§ Data rows:
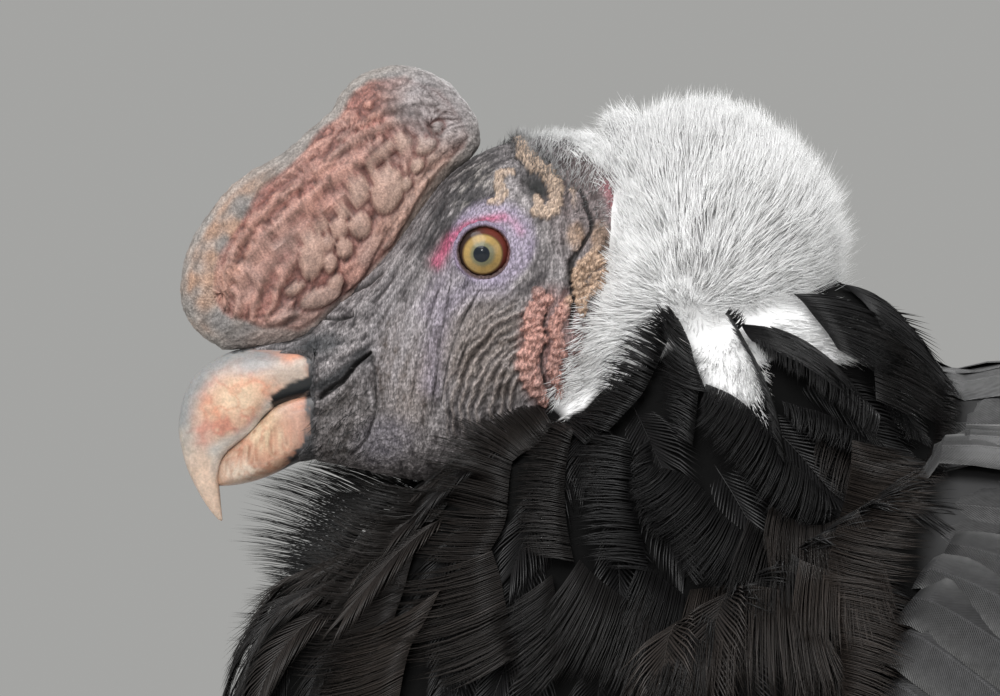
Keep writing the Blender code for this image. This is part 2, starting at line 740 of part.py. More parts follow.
def tail_vane(i, side):
    """The rows of one tail feather, which stays on its own side of the middle."""
    rows = []
    for share, width in ((0.05, 0.58), (0.45, 0.92), (0.90, 0.94), (1.0, 0.34)):
        along = TAIL_LENGTH * share * (1 - 0.004 * i * i)
        shaft = 0.006 + 0.003 * i + TAIL_FAN * (i + 0.45) * share
        row = []
        for edge in (-1, 0, 1):
            across = max(shaft + edge * TAIL_FEATHER_HALF * width, 0.0004)
            up = -i * TAIL_STEP - abs(across) * 0.04
            thick = VANE_THICK * (1.0 if edge == 0 else 0.62) * MM / 2
            row.append([tail_point(along, across * side, up + t) for t in (thick, -thick)])
        rows.append(row)
    return rows


# The legs, in metres: each station is x, side, height, radius along x, radius across.
THIGH = [
    (-0.1504, 0.072, 0.380, 0.060, 0.040),
    (-0.1484, 0.074, 0.320, 0.064, 0.044),
    (-0.1364, 0.075, 0.265, 0.056, 0.041),
    (-0.1184, 0.074, 0.215, 0.043, 0.034),
    (-0.1004, 0.073, 0.175, 0.029, 0.025),
    (-0.0904, 0.073, 0.147, 0.018, 0.017),
]
SHANK = [
    (-0.0904, 0.073, 0.147 - GAP, 0.0130, 0.0122),
    (-0.0914, 0.073, 0.136, 0.0132, 0.0125),
    (-0.0984, 0.073, 0.110, 0.0100, 0.0095),
    (-0.1084, 0.073, 0.075, 0.0098, 0.0092),
    (-0.1164, 0.073, 0.048, 0.0118, 0.0110),
]
FOOT_STUB = [
    (-0.1164, 0.073, 0.048 - GAP, 0.0120, 0.0112),
    (-0.1204, 0.073, 0.034, 0.0150, 0.0145),
    (-0.1234, 0.073, 0.016, 0.0185, 0.0180),
    (-0.1244, 0.073, -0.004, 0.0160, 0.0160),
]
# Each toe: its length in metres, its heading in degrees from straight ahead (outwards positive),
# and its radius at the root.
TOES = [
    ("inner", 0.058, -26.0, 0.0095),
    ("middle", 0.100, 2.0, 0.0100),
    ("outer", 0.066, 26.0, 0.0090),
    ("hind", 0.034, 172.0, 0.0080),
]
TOE_TIP_SHARE = 0.66
CLAW_LENGTH = 0.027
CLAW_DROP = 0.40
LEG_SIDES = 10


def flat_rings(stations, side, sides=LEG_SIDES):
    """Level rings, mirrored to one side of the bird."""
    rings = []
    for x, across, height, along, wide in stations:
        ring = []
        for k in range(sides):
            turn = 2 * math.pi * k / sides
            out = Vector((along * math.cos(turn), wide * math.sin(turn), 0))
            ring.append(Vector((x, across * side, height)) + out)
        rings.append(ring)
    return rings


def toe_axes(heading, side):
    """The level direction of a toe and the one across it."""
    turn = math.radians(heading) * side
    along = Vector((-math.cos(turn), math.sin(turn), 0))
    return along, Vector((-along.y, along.x, 0))


def toe_rings(length, heading, radius, side):
    """A toe that swells at its joints and lies on the floor."""
    start = Vector((FOOT_STUB[-1][0], FOOT_STUB[-1][1] * side, 0))
    along, across = toe_axes(heading, side)
    rings = []
    for share, swell in ((0.0, 1.0), (0.33, 1.0), (0.5, 0.86), (0.7, 0.98), (1.0, 0.78)):
        r = radius * swell * (1 - (1 - TOE_TIP_SHARE) * share)
        centre = start + along * length * share + Vector((0, 0, r * 0.86))
        ring = []
        for k in range(8):
            turn = 2 * math.pi * (k + 0.5) / 8
            ring.append(centre + across * r * math.cos(turn) + Vector((0, 0, r * math.sin(turn))))
        rings.append(ring)
    return rings


def claw_rings(length, heading, radius, side):
    """A blunt curved claw from just past the toe's end."""
    start = Vector((FOOT_STUB[-1][0], FOOT_STUB[-1][1] * side, 0))
    along, across = toe_axes(heading, side)
    end_radius = radius * 0.78 * TOE_TIP_SHARE
    base = start + along * (length + GAP) + Vector((0, 0, end_radius * 0.9))
    reach = CLAW_LENGTH * radius / 0.0095
    rings = []
    for share in (0.0, 0.35, 0.65, 0.88):
        r = end_radius * 0.86 * (1 - share) ** 0.7
        centre = base + along * reach * share + Vector((0, 0, -end_radius * CLAW_DROP * share))
        centre.z = max(centre.z, r + 2 * GAP)
        ring = []
        for k in range(8):
            turn = 2 * math.pi * (k + 0.5) / 8
            ring.append(centre + across * r * 0.8 * math.cos(turn) + Vector((0, 0, r * math.sin(turn))))
        rings.append(ring)
    tip = base + along * reach
    tip.z = 2 * GAP
    return rings, tip


def make_legs(parts, tools):
    """Feathered thigh, bare shank and foot with four toes, and a claw on each toe."""
    legs = []
    for side, name in ((-1, "left"), (1, "right")):
        thigh = add_object(f"thigh_{name}", loft(flat_rings(THIGH, side)), parts, "black")
        legs.append(thigh)
        add_object(f"shank_{name}", loft(flat_rings(SHANK, side)), parts, "scales")
        foot = add_object(f"foot_{name}", loft(flat_rings(FOOT_STUB, side)), parts, "scales")
        for toe, length, heading, radius in TOES:
            add_object(f"toe_{toe}", loft(toe_rings(length, heading, radius, side)), tools, "scales")
            rings, tip = claw_rings(length, heading, radius, side)
            add_object(f"claw_{name}_{toe}", loft(rings, last=tip), parts, "claw")
        boolean(foot, tools, "UNION")
        boolean(foot, floor_cutter(tools), "DIFFERENCE")
    return legs


def floor_cutter(tools):
    """A block whose top is the floor, which gives the soles their flats."""
    made = bmesh.new()
    bmesh.ops.create_cube(made, size=1)
    for vert in made.verts:
        vert.co.z -= 0.5
    return add_object("floor_cutter", made, tools, "black")


def main():
    clear_scene()
    parts = new_collection("andean_condor")
    tools = new_collection("tools")
    torso = make_torso(parts)
    head = make_head(parts, tools)
    bill_upper, bill_lower = make_bill(parts)
    comb = make_comb(parts, tools)
    ruff = make_ruff(parts, tools)
    neck = make_neck(parts)
    eyes = make_eyes(parts)
    wings = make_wings(parts, tools)
    make_tail(parts, tools)
    thighs = make_legs(parts, tools)

    smooth_head = add_object(
        "head_shape", loft(head_rings(HEAD, HEAD_SIDES), last=head_point(*HEAD_BACK)), tools, "skin"
    )
    boolean(bill_lower, grown_copy(bill_upper, GAP, tools), "DIFFERENCE")
    boolean(comb, grown_copy(bill_upper, GAP, tools), "DIFFERENCE")
    boolean(ruff, grown_copy(torso, GAP, tools), "DIFFERENCE")
    for other in (ruff, torso):
        boolean(neck, grown_copy(other, GAP, tools), "DIFFERENCE")
    for obj in (comb, ruff, neck):
        boolean(obj, grown_copy(smooth_head, 2 * GAP, tools), "DIFFERENCE")
    for other in (ruff, neck):
        boolean(head, grown_copy(other, GAP, tools), "DIFFERENCE")
    for wing in wings:
        boolean(wing, grown_copy(torso, GAP, tools), "DIFFERENCE")
        boolean(wing, grown_copy(neck, GAP, tools), "DIFFERENCE")
    for thigh in thighs:
        boolean(thigh, grown_copy(torso, GAP, tools), "DIFFERENCE")
    for eye in eyes:
        boolean(head, grown_copy(eye, GAP, tools), "DIFFERENCE")
    bpy.data.objects.remove(smooth_head, do_unlink=True)
    add_ruff_locks(ruff, (head, neck, torso, comb), tools)


main()
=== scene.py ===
"""The andean condor's looks: one skin, comb, bill, eyes and legs, and its coat of down and feathers.

The bird faces -X and its left side faces -Y. Places on the head are given in pixels of the photo,
which shows the left side; the right side mirrors it. Places on the body are given in metres back
from the shoulder and an angle from the top line.
"""

import math

import bmesh
import bpy
import numpy as np
from mathutils import Euler, Matrix, Vector
from mathutils.bvhtree import BVHTree


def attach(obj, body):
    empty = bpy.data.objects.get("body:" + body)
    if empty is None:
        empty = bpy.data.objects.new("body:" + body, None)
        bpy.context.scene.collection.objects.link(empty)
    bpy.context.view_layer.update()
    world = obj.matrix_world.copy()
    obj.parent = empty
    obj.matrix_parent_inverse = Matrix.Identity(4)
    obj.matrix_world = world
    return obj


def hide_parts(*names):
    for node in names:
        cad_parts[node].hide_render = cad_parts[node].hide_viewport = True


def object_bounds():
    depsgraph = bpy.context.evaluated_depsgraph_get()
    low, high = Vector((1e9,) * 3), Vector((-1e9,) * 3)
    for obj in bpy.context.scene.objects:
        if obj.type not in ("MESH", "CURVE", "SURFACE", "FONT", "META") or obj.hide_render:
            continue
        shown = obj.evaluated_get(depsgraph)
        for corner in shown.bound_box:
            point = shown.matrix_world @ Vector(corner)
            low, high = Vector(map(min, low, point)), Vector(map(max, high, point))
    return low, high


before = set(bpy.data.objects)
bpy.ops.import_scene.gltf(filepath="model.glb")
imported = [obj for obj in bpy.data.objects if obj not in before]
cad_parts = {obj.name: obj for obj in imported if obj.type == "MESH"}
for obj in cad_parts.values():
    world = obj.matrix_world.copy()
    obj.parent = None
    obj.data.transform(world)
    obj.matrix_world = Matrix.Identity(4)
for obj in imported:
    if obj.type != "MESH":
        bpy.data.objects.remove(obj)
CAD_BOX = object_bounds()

MM = 0.001
WHITE = (0.80, 0.80, 0.80)
FEATHER_BLACK = (0.013, 0.0125, 0.013)

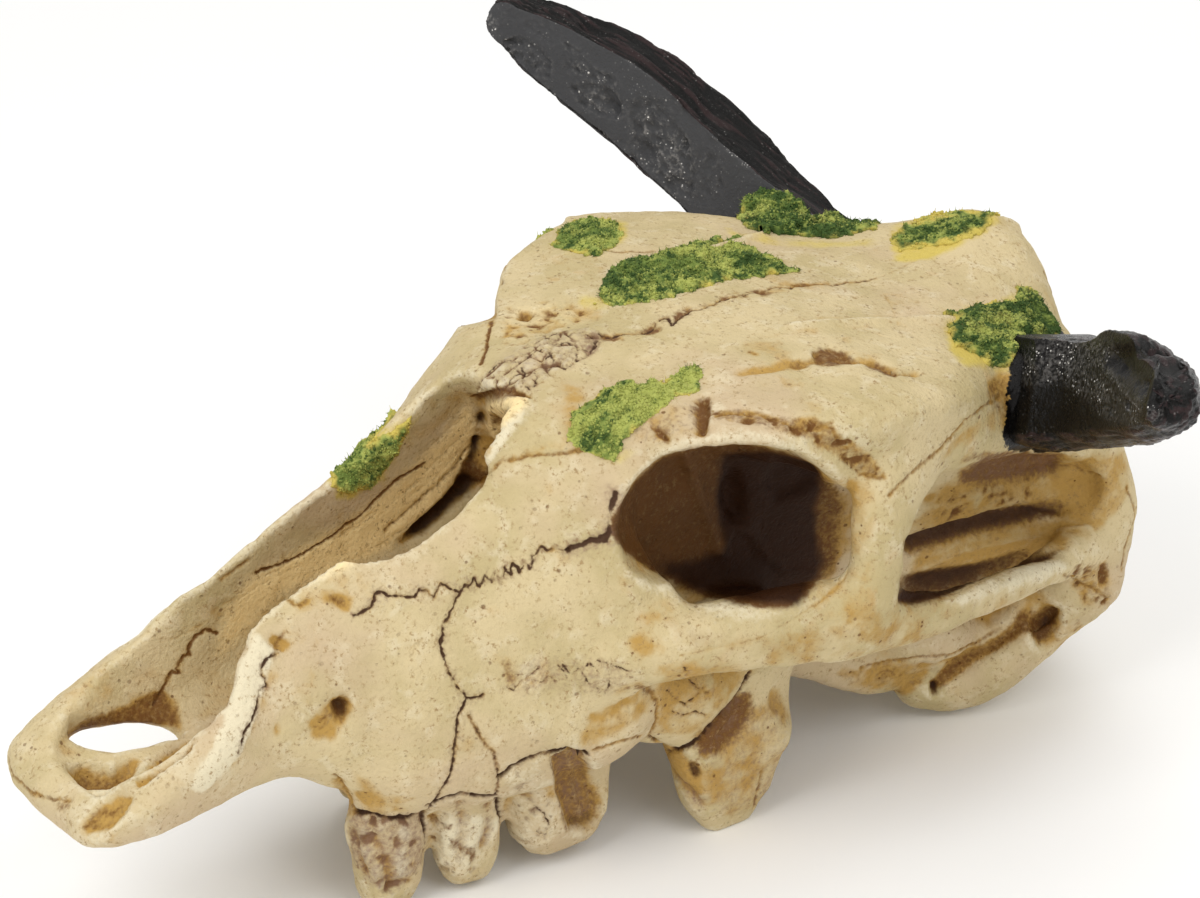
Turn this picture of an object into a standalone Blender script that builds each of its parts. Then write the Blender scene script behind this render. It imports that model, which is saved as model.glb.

§ Objective: Return a word-for-word copy of the lines from the beginning of the listing to the line holding "return rows", both kept.

§ Solved problem:
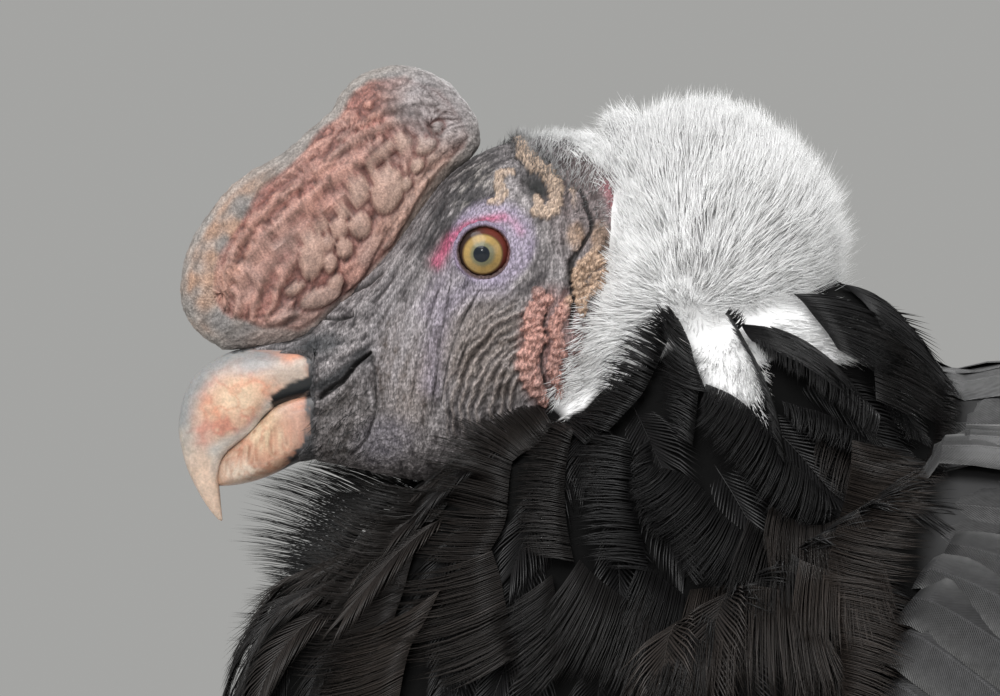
Keep writing the Blender code for this image. This is part 2, starting at line 740 of part.py. More parts follow.
def tail_vane(i, side):
    """The rows of one tail feather, which stays on its own side of the middle."""
    rows = []
    for share, width in ((0.05, 0.58), (0.45, 0.92), (0.90, 0.94), (1.0, 0.34)):
        along = TAIL_LENGTH * share * (1 - 0.004 * i * i)
        shaft = 0.006 + 0.003 * i + TAIL_FAN * (i + 0.45) * share
        row = []
        for edge in (-1, 0, 1):
            across = max(shaft + edge * TAIL_FEATHER_HALF * width, 0.0004)
            up = -i * TAIL_STEP - abs(across) * 0.04
            thick = VANE_THICK * (1.0 if edge == 0 else 0.62) * MM / 2
            row.append([tail_point(along, across * side, up + t) for t in (thick, -thick)])
        rows.append(row)
    return rows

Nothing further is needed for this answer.